Collected data
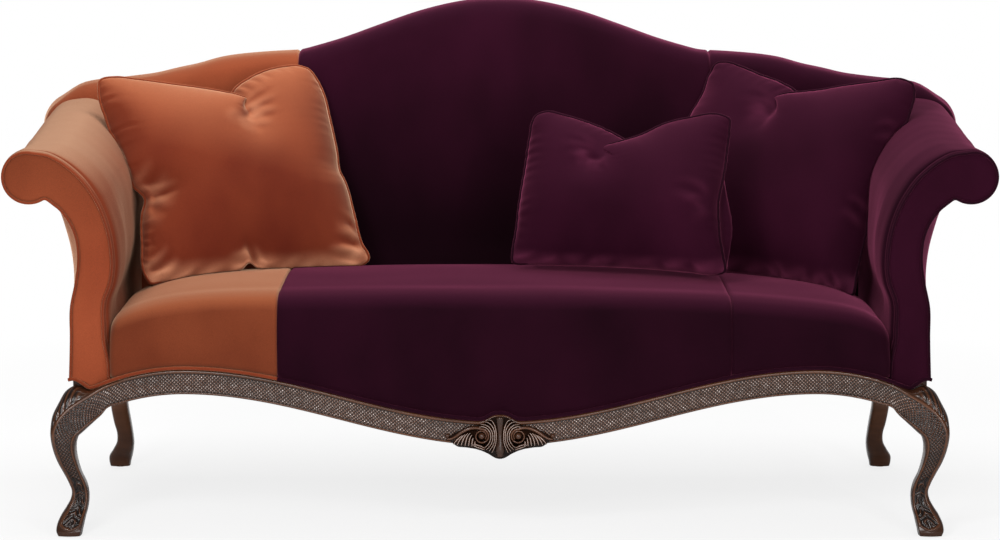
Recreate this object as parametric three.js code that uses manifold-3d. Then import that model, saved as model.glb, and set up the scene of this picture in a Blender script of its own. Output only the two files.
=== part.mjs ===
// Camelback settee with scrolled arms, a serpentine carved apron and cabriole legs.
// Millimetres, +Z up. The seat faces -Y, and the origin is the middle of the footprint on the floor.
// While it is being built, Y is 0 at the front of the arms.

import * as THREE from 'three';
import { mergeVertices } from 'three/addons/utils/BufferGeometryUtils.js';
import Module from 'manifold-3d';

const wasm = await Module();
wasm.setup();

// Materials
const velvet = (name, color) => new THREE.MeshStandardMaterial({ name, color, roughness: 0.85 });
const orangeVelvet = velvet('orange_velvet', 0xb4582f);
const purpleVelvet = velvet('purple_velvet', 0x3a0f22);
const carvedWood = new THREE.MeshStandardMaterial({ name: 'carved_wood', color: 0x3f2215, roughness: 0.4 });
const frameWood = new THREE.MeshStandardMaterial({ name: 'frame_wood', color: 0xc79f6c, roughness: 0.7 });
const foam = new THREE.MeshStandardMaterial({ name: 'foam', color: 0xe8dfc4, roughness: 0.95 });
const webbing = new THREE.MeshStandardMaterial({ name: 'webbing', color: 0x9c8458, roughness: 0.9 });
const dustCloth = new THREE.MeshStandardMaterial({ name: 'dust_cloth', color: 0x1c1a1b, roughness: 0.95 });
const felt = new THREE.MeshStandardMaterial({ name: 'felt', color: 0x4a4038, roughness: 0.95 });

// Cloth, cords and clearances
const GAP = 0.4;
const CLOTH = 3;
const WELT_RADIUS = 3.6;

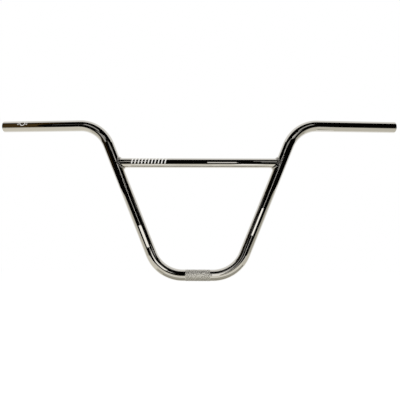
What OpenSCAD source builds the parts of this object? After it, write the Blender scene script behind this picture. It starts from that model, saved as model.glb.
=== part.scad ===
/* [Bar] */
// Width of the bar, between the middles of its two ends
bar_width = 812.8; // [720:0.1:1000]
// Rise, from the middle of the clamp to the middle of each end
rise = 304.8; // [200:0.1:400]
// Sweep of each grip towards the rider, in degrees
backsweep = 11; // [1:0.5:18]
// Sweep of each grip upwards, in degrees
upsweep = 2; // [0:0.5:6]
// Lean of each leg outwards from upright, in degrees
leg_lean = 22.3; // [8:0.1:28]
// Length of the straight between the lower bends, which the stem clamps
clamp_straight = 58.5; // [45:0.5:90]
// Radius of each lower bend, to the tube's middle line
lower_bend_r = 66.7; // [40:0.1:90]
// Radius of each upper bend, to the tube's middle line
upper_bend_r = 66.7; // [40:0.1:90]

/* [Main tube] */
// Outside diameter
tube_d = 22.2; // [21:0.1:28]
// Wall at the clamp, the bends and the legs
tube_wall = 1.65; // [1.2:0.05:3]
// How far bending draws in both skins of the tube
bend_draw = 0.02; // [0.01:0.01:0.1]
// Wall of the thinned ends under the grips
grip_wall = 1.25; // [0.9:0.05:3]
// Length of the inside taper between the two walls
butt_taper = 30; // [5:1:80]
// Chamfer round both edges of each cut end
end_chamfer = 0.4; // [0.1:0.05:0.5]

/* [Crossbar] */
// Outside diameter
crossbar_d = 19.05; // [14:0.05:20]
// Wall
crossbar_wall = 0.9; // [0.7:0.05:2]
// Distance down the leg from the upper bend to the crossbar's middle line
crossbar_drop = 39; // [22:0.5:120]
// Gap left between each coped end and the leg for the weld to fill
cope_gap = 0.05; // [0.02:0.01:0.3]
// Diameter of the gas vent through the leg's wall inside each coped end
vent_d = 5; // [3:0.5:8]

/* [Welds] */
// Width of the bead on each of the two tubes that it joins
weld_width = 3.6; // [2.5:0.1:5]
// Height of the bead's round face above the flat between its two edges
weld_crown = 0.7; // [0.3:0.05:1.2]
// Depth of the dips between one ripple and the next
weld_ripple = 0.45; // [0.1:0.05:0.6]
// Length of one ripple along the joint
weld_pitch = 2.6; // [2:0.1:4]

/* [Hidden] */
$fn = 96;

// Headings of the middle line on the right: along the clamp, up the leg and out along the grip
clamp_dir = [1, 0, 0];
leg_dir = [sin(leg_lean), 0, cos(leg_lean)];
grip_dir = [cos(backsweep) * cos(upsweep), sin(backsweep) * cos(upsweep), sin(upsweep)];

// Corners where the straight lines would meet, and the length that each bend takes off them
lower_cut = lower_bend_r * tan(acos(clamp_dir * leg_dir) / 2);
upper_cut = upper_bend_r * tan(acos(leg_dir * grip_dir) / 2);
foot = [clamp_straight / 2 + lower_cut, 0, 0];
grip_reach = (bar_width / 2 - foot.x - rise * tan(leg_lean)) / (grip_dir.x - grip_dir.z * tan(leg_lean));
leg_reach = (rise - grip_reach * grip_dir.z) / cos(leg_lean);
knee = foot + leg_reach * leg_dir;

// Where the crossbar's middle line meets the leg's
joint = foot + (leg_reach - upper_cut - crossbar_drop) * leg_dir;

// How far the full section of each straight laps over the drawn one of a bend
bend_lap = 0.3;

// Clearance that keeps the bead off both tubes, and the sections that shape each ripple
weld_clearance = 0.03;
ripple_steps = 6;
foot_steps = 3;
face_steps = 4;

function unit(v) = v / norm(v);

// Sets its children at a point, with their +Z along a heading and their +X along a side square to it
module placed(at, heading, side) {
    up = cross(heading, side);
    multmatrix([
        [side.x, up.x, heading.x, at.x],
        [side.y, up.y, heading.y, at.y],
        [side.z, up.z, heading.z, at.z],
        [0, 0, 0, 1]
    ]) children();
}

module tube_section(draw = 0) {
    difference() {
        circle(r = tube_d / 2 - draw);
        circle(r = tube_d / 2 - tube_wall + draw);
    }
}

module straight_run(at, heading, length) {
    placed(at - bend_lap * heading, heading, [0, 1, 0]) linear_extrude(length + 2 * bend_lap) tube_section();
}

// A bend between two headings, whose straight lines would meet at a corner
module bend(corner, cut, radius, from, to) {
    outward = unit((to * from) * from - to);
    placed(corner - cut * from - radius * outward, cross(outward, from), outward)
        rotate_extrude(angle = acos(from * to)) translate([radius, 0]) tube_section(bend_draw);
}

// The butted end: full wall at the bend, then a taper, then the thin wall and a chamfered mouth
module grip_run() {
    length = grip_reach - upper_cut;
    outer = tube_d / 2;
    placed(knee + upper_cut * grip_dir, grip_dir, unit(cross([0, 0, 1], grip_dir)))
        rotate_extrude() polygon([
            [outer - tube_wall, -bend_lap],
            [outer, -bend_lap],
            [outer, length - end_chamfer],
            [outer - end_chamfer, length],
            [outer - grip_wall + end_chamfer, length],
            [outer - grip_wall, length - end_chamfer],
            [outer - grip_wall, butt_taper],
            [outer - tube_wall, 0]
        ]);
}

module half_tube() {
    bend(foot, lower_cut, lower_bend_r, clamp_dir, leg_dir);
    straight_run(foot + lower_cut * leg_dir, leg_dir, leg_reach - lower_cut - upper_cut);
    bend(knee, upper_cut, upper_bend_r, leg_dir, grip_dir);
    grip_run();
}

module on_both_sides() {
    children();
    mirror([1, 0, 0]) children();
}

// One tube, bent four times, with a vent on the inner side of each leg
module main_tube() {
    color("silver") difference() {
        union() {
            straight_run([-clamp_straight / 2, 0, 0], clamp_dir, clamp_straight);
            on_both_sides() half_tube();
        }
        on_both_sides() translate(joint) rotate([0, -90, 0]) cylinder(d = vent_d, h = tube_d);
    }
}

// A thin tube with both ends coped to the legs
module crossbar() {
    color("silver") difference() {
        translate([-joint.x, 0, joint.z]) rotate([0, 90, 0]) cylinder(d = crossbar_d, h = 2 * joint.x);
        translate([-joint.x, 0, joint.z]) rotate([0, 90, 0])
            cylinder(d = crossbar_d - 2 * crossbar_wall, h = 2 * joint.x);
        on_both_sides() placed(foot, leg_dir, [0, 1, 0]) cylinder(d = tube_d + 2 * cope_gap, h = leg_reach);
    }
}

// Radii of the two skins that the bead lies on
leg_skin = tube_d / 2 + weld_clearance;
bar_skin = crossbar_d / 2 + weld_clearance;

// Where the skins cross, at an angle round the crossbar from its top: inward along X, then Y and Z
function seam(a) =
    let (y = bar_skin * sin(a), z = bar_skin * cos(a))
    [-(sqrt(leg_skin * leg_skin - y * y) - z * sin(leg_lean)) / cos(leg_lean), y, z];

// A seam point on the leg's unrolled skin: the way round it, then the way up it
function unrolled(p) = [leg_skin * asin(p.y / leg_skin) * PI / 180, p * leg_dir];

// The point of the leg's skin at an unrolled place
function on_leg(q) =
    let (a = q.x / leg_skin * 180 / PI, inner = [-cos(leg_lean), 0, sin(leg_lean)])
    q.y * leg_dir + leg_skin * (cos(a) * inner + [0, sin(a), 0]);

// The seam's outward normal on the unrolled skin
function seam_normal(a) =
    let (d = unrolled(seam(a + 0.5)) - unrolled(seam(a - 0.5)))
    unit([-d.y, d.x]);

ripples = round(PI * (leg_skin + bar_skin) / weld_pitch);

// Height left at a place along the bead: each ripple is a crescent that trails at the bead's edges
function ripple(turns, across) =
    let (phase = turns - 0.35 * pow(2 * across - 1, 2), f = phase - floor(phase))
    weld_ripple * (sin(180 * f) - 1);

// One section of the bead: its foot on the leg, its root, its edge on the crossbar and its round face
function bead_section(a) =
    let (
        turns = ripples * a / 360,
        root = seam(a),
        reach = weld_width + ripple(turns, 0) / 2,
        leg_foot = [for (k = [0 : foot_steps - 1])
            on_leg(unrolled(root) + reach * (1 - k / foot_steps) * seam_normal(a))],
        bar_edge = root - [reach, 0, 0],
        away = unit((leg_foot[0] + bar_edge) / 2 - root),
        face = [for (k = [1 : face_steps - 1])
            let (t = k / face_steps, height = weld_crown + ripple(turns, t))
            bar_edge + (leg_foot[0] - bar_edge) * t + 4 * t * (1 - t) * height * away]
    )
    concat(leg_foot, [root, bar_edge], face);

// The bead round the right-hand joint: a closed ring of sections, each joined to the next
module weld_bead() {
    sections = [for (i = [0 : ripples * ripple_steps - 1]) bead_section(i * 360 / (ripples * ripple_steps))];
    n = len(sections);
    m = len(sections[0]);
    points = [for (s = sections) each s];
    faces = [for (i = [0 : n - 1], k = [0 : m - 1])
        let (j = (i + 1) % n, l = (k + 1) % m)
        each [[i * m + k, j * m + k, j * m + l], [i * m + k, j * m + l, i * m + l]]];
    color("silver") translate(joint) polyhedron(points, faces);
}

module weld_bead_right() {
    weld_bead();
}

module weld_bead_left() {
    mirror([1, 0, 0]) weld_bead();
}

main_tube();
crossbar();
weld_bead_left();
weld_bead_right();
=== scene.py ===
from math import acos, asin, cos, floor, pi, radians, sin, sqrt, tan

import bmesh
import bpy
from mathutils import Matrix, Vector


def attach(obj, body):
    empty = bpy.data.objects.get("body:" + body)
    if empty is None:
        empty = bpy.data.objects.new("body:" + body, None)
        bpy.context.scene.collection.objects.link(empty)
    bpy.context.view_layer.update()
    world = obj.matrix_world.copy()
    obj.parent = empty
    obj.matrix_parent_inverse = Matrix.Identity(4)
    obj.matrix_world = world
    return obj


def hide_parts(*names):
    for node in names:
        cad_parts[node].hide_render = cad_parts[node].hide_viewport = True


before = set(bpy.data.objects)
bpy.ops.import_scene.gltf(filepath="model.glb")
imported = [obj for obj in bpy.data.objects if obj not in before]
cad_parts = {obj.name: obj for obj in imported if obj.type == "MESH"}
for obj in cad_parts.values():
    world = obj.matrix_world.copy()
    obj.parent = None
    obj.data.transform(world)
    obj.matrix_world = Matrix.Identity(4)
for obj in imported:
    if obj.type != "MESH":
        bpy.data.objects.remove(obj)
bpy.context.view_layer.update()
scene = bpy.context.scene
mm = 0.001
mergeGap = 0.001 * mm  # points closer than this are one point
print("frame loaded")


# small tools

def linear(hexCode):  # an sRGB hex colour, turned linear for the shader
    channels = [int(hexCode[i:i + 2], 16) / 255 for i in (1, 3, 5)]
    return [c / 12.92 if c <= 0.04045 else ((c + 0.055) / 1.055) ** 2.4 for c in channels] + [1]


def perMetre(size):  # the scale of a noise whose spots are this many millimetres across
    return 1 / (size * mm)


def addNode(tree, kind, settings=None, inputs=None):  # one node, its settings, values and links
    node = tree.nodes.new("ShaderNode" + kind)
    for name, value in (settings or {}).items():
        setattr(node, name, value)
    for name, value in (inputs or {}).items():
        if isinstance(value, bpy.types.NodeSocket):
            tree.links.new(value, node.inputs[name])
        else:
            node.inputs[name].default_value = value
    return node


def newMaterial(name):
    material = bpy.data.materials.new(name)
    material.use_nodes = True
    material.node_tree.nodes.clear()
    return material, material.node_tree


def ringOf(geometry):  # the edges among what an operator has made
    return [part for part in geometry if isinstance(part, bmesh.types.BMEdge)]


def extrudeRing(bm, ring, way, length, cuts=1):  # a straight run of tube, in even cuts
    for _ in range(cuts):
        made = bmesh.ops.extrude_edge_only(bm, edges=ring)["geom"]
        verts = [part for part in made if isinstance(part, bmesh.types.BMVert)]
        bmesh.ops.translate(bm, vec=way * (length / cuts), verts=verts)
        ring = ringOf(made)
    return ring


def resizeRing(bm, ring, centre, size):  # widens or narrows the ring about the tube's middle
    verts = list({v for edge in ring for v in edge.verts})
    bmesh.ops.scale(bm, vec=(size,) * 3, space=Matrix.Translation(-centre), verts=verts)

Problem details
Above are the records; print exactly the lines from the line with "n = len(sections);" to the line with "bpy.context.scene.collection.objects.link(empty)", including both, and nothing else.

Task result
    n = len(sections);
    m = len(sections[0]);
    points = [for (s = sections) each s];
    faces = [for (i = [0 : n - 1], k = [0 : m - 1])
        let (j = (i + 1) % n, l = (k + 1) % m)
        each [[i * m + k, j * m + k, j * m + l], [i * m + k, j * m + l, i * m + l]]];
    color("silver") translate(joint) polyhedron(points, faces);
}

module weld_bead_right() {
    weld_bead();
}

module weld_bead_left() {
    mirror([1, 0, 0]) weld_bead();
}

main_tube();
crossbar();
weld_bead_left();
weld_bead_right();
=== scene.py ===
from math import acos, asin, cos, floor, pi, radians, sin, sqrt, tan

import bmesh
import bpy
from mathutils import Matrix, Vector


def attach(obj, body):
    empty = bpy.data.objects.get("body:" + body)
    if empty is None:
        empty = bpy.data.objects.new("body:" + body, None)
        bpy.context.scene.collection.objects.link(empty)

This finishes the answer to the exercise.